Partly in response to their past mistakes in Asia, the IMF has created a new 'flexible credit line,' designed to provide bail-out funds with no conditions to countries with 'good track records.'

Of course, countries with good track records are unlikely to need bail-outs.

The IMF's poor track record in Asia has not stopped Eastern European governments from appealing to the IMF, although its role has not been without controversy.

The IMF extended 1.7 billion euros (2.3 billion dollars) to Latvia to help it overcome the steepest economic recession in the Europe. Because of the hard-hitting structural reforms introduced as conditions of the loan, the fund has been accused by some opposition groups of worsening the economic crisis.

The IMF claims it has done a lot more good than harm.

'What the fund has done in this part of the world is move very rapidly and be instrumental in preventing contagion from one country to another,' said the IMF's senior regional representative for Central and Eastern Europe, Mark Allen.

'We really deserve some credit for having prevented knock-on effects to other parts of the region,' he said.

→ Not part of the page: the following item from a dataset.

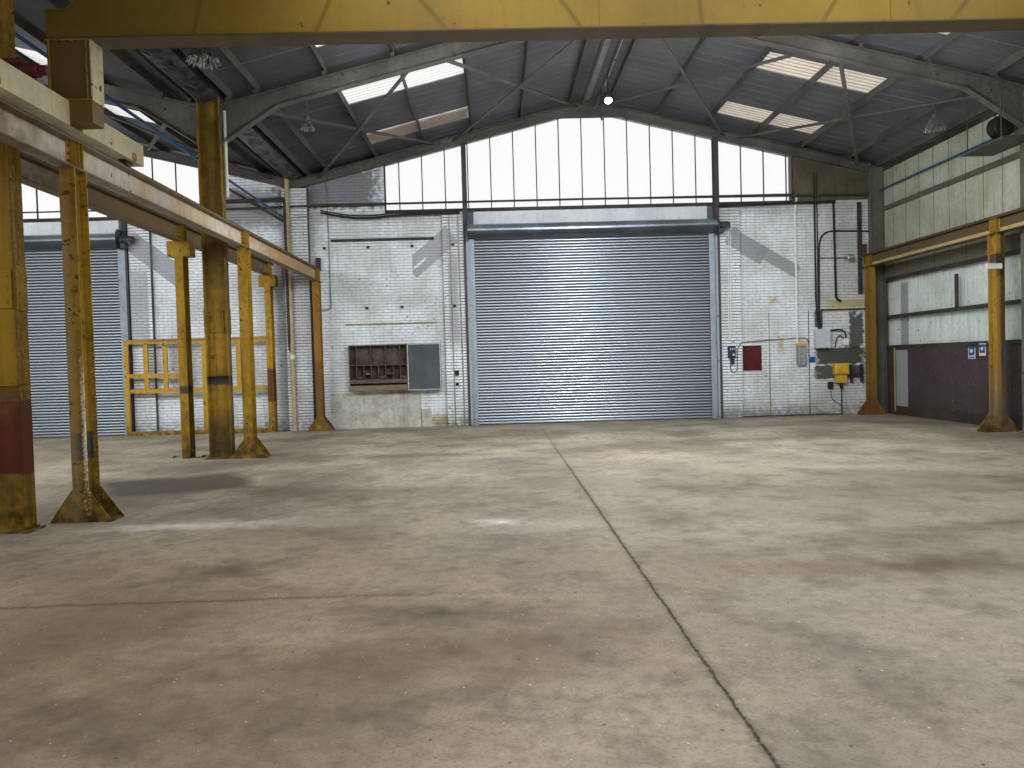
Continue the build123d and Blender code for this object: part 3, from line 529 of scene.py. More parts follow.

In 2008, the IMF approved a 16.8-billion-dollar package to be loaned to the Ukraine in four instalments, in an effort to stave off a wide-reaching Ukrainian financial industry collapse and prevent a domino effect across Central and Eastern Europe.

The cash injection prevented a massive failure of Ukraine's creaky banking industry. But, in December, the fund announced it was 'withholding' the last 3.5-billion-dollar outlay because of Kiev's unwillingness to implement energy industry and government budgeting reforms that were part of the loan conditions.

Viktor Yanukovych, Ukraine's newly elected President, called the IMF loan programme to the former Soviet republic 'harmful,' and 'fiscally irresponsible.'

Meanwhile, in Europe, work could not go ahead on a bail-out plan for Greece until the IMF was included as a creditor, helping provide some political cover for all parties involved.

In Asia, which has weathered the current crisis better than most regions, the IMF is trying to 're-link' to governments in the region via the newly set up Chiang Mai Initiative Multilateralization Fund (CMIF), which has drawn contributions of 120 billion dollars from member states including China, Japan, South Korea and South-east Asia.

Should the CMIF be called on to bail-out one of the more precarious Asian economies this year, that might open an opportunity for the IMF to make a credible comeback to the region.

'If the CMIF could find a way to link a program to the IMF's flexible credit line with no conditionality that would be one way to get the IMF back into the Asian picture,' Chalongphob said.